We went to our usual place and we were both delighted when we saw that our usual girl was going to be available. I personally like this chick because when she gets down to it, she goes all Viet Cong when she waxes me. She comes at me from every angle, hot and fast, and when she is done I barely know anything happened. I am glad this bitch got out the jungle to help me with my own jungle. But no, this is NOT what happened that day. Since there is a slight language barrier, when H-Bomb said she wanted Mae and the person said ok, I don’t think they thought she was being serious. They would soon find out just how serious she was about only wanting Mae to take me to bald town.

When they called H-Bomb’s name and some OTHER lady started walking us back, I knew this lady was not about to go Viet Cong on me. I had an overwhelming sense of shit about to be not right. I wanted to scream at H-Bomb, but as I only have lips and no voice, that was not possible. We get back to the room; H-Bomb starts to undress and lies down, and the lady starts shuffling around the room. If you are about to wax some pussy, you don’t come at that shit all half assed and scared. You have a stick with hot wax on it; you come at that pussy correct, like you know what the fuck is up. This bitch did NOT know what the fuck was up. At this point H-Bomb is being a real twatcicle, playing on her phone and not paying attention to this shaky-handed, old lady, who was about to start torturing me like I was Al-Qaeda.

She dripped that first bit of wax on and put the little strip on and I thought “ok, this won’t be that bad, just breathe through it. You know bitches that have pushed an entire human out of their body before- lady up and take your waxing like the boss bitch you are,” and then the waxing lady literally let ‘er rip. The first strip was not that bad and I thought that I could definitely handle this. Then shit got oh, so, worse. I have been waxed enough to know that if you put too much wax on the area or let it cool too much, it won’t rip out the hair properly, or in my case AT ALL. That’s right, this dumb trick put too much wax on me and let the strip cool too much and went to rip, but nothing came off. You ever had your vag waxed and the wax strip not come off after someone tried to rip it off? Fuck childbirth pain - that has got to be the worst pain ever. Someone should add that to the list of things people use to torture war criminals and stuff, because after she went to rip the strip and nothing came off, H-Bomb tells me that there was a white hot flash of pain and she swears she saw Jesus.

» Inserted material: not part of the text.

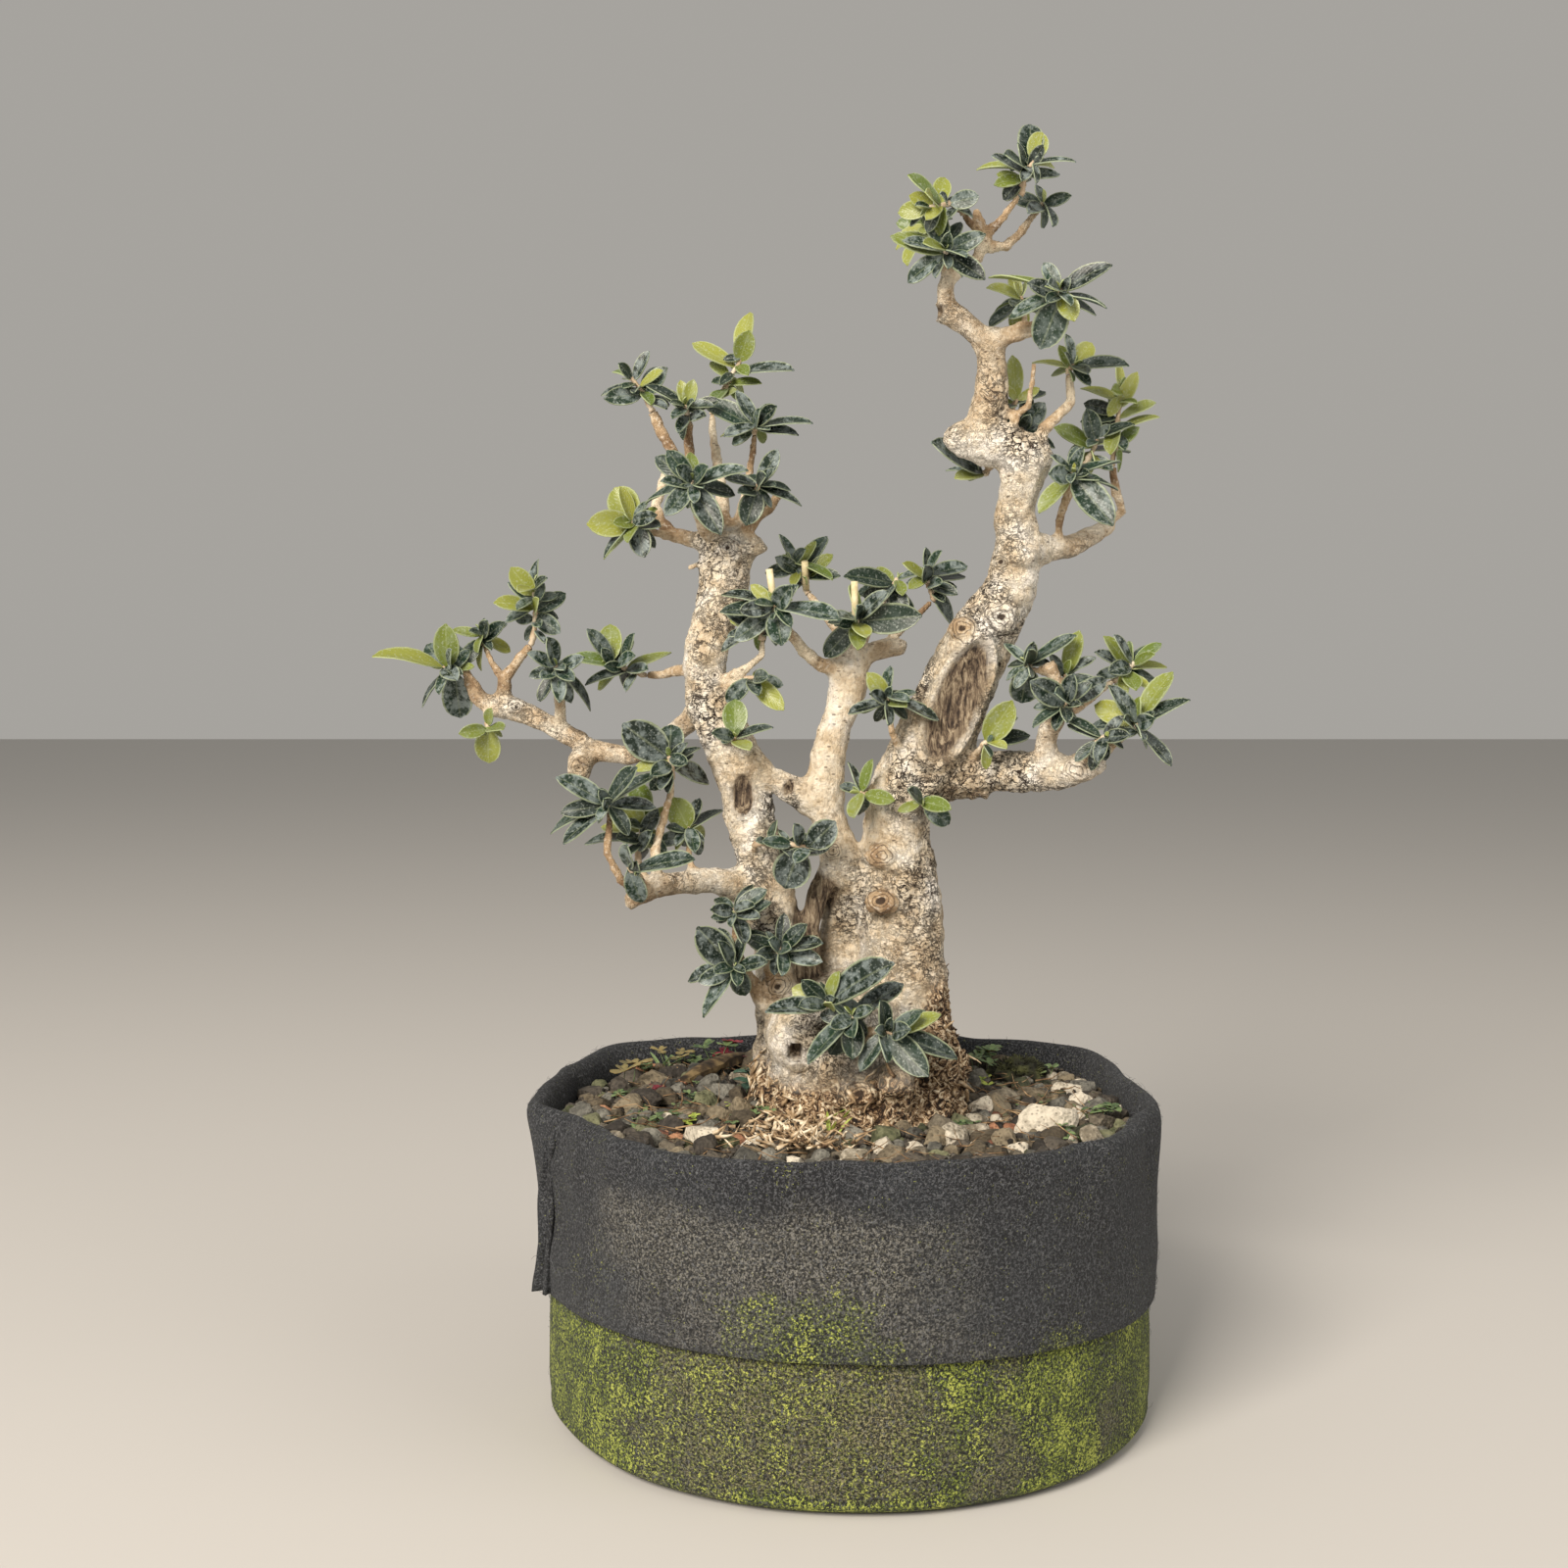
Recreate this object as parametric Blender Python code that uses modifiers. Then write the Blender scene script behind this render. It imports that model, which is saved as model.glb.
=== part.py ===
"""Olive bonsai in a felt grow bag, at real size, in metres, +Z up.

The origin is the middle of the bag's flat underside and the tree's front looks along -Y.
The wood is one body from its foot in the soil to its twigs. Each leafy spray is a body of
its own that starts a hair's breadth beyond the end of a twig.
"""

import math
import random

import bmesh
import bpy
from mathutils import Matrix, Vector
from mathutils.bvhtree import BVHTree

MM = 0.001

# Driving dimensions
BAG_HEIGHT = 130 * MM
BAG_TURNS = 32
BAG_FLATNESS = 0.96
SOIL_TOP = 118 * MM
SOIL_FLOOR = 4.3 * MM
GAP = 0.3 * MM
LEAF_THICKNESS = 0.7 * MM
LEAF_SHAPE = 0.40
LEAF_FOLD = 0.32
SMALL_LEAF = 13.5 * MM
SLIM_LEAF = 5.5 * MM
NARROWEST = 3.5
CROWDED_NARROWEST = 4.5
STUMP_CENTRE = Vector((6, -3, 0)) * MM
STUMP_FLATNESS = 0.92
STUMP_TURNS = 20
SOIL_RINGS = [54, 64, 74, 84, 94, 103]
SOIL_RELIEF = (-2.2 * MM, 3.8 * MM)
STONES = 26
STONE_SIZES = (9 * MM, 12.2 * MM)
SEED = 11

# The tree's front is looked at from this point, in mm. Places on the tree are given as
# they are seen from it against the upright plane through the bag's middle.
EYE = Vector((-27, -771, 304))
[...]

Now, I have known H-Bomb for 32 years and I have seen some of the fucked up shit that she and her brothers have done to each other, so I know this bitch can handle some pain. So even after the worst waxer in the history waxers defiled my delicate sensibilities, she let the lady keep going. What in the waxed pussy hell was going on here? You don’t let someone attempt to kill me and keep going. No, bitch you get yo' shit and get the fuck out. But not that clitty-cunt-slut. She just the lady keep going.

Until the lady went to rip hair out of me and again, the strip didn’t come off after she yanked it back.

Yep, that piece of shit owner of mine let the bitch try to mutilate me TWICE. At that point, I had to summon all the power of the pussy that I had to NOT donkey kick this old ass bitch in the face and make H-Bomb realize that while I like being bald, I do not like aggravated battery with blunt force trauma to get there.

So, I finally made that bitch get up, get her clothes back on and get the fuck out. Even if I did look like I had Adolf Hitler or Moe from the Three Stooges on the Cha Cha. Fuck all ya’all hoes if you think I was going to let that bitch keep going Mortal Kombat on me. No one was going to ‘Finish Me’ that day. So, with a cookie slightly battered and with wax still on it, we got the hell out of dodge.

And that is my Vagina’s tale of Woe. I hope we can all learn a valuable lesson from my folly. Never let the bitch that looks like Wing from South Park or one of the contestants on the TV show you watch when you eat at Thai restaurant wax your most delicate of delicates. She will karate chop the fuck out of your lady business and make you an actual Angry Beaver.

However, there is some silver lining to this dark cloud of pussy fuckery. When I told J-Wunder about this tale of cooch-fuckery, he offered to kiss it and make it better for me. And when that day comes I am not shaving or waxing for 2 months before hand, because that fucker loves him a bushy bitch.

Now, I am going to go back to icing down my hot-pocket.

11 comments:

drs104 said...

Sascrotch...too fuckin funny...sorry bout your puddy tat...ouchie! Im gonna show this to my girl,she got a Brazilian" before we went to PR a couple yes ago,took the lady over 2 1/2 hrs,no joke...she was all busted up...sounds like the same scary bitch that wrecked your cookie!...hope ur feelin better...peace chica!

Anonymous said...

H-Bomb, I hate you so damn much. I just spit sweet tea all over my computer and keyboard and am sitting here in tears from laughing at you and your abrused poor cooch. Yeah, I spelled it like I thought it. Girl, you tell a hell of a story...lmao

Anonymous said...

Girl... your story sent shivers up and down my "happy place".

Not good shivers neither!

Anonymous said...

Lmao!!! I literally have tears laughing @ this!! Luv it

Anonymous said...

Pic or it didn't happen.

Anonymous said...

Hahahahaha I love it! Fucking hilarious.

Anonymous said...

Now thats funny....I have laughed till I cried!! Thank you for that!!!

Meli101 said...

That is hysterical!!!!!! Sorry that your pain brought me tears of laughter..... But that was awesome! Lmaooo

Anonymous said...

O.M.G. ur fucking hilarious!

Anonymous said...

Coming from a chick who is born and raised in the debaucherous land of Palm Beach County, I need to know where this horrible place is so I NEVER accidentally end up getting my nether regions waxed there! I love that your kitty has a very loud voice and a bitchy attitude to match..girl you are the SHIT!

H-Bomb said...

Anonymous from Palm Beach County, it's US Nails and Spa on Northlake. I was going to Mae for a long time - she could wax the fuzz off a peach and not break the skin.... I still get my Pedis there, though!

I used to go to Salon Cielo and now I am going to either Fleur De LIs in WPB or Hoochi Coochi down in Lantana. Both are highly recommended.

Btw, Anonymous, do we know each other? I know most of the local fans and when some find out who I am they are a little surprised.